Task directions>
Only the lines from the one containing "buildColumn();" down to the one containing "obj.data = obj.data.copy()", inclusive, are to be quoted exactly.
......
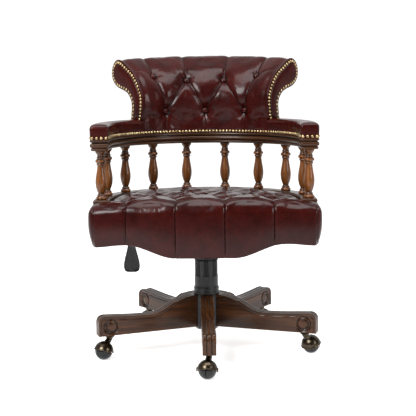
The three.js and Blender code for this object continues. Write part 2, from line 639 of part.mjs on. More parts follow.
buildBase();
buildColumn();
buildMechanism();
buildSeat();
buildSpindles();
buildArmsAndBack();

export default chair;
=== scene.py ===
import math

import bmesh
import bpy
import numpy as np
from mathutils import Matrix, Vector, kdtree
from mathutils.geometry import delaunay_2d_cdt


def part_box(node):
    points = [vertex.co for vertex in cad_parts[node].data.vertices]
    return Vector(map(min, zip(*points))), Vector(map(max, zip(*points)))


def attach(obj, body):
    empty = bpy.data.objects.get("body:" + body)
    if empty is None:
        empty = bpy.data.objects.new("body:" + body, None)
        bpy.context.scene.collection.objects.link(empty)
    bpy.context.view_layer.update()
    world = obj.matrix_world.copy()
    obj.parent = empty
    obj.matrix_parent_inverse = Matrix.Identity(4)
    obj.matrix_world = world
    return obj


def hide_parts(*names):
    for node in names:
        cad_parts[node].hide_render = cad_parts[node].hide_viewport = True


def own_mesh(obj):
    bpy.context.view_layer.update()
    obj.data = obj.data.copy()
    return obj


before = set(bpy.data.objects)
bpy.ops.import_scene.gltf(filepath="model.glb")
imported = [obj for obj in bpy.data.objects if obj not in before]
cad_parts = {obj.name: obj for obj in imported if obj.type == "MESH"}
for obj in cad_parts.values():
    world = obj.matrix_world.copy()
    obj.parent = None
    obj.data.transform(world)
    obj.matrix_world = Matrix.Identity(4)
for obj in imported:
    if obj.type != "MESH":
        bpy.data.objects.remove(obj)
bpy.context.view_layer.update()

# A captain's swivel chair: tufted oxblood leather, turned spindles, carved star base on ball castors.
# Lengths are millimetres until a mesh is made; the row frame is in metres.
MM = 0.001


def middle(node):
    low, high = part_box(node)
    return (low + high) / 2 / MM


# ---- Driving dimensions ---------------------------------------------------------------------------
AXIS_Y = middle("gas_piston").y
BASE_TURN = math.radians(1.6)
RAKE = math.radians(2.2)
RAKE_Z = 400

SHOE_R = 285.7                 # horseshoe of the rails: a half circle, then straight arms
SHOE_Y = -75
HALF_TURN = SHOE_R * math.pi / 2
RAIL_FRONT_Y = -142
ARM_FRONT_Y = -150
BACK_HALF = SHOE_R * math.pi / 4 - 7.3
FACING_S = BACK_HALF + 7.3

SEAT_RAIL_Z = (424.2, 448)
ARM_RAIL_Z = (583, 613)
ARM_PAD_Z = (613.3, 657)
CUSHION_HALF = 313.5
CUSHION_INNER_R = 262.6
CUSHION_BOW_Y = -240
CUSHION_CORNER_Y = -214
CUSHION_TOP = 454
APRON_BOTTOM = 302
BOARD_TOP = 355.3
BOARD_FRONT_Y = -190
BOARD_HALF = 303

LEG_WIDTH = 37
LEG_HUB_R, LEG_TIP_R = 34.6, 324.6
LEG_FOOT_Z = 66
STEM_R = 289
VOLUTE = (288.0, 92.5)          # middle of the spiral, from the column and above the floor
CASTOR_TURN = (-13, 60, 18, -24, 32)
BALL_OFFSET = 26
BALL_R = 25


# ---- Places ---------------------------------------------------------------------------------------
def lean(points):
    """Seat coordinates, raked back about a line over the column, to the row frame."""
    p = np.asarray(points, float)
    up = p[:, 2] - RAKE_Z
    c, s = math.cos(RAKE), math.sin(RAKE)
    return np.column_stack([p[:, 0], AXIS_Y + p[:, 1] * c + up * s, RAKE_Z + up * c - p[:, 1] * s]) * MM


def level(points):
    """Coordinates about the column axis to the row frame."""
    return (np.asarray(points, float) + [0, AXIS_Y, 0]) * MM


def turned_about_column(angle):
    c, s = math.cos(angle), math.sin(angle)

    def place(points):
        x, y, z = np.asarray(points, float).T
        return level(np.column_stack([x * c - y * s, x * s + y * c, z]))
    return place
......
Response to this exercise>
buildColumn();
buildMechanism();
buildSeat();
buildSpindles();
buildArmsAndBack();

export default chair;
=== scene.py ===
import math

import bmesh
import bpy
import numpy as np
from mathutils import Matrix, Vector, kdtree
from mathutils.geometry import delaunay_2d_cdt


def part_box(node):
    points = [vertex.co for vertex in cad_parts[node].data.vertices]
    return Vector(map(min, zip(*points))), Vector(map(max, zip(*points)))


def attach(obj, body):
    empty = bpy.data.objects.get("body:" + body)
    if empty is None:
        empty = bpy.data.objects.new("body:" + body, None)
        bpy.context.scene.collection.objects.link(empty)
    bpy.context.view_layer.update()
    world = obj.matrix_world.copy()
    obj.parent = empty
    obj.matrix_parent_inverse = Matrix.Identity(4)
    obj.matrix_world = world
    return obj


def hide_parts(*names):
    for node in names:
        cad_parts[node].hide_render = cad_parts[node].hide_viewport = True


def own_mesh(obj):
    bpy.context.view_layer.update()
    obj.data = obj.data.copy()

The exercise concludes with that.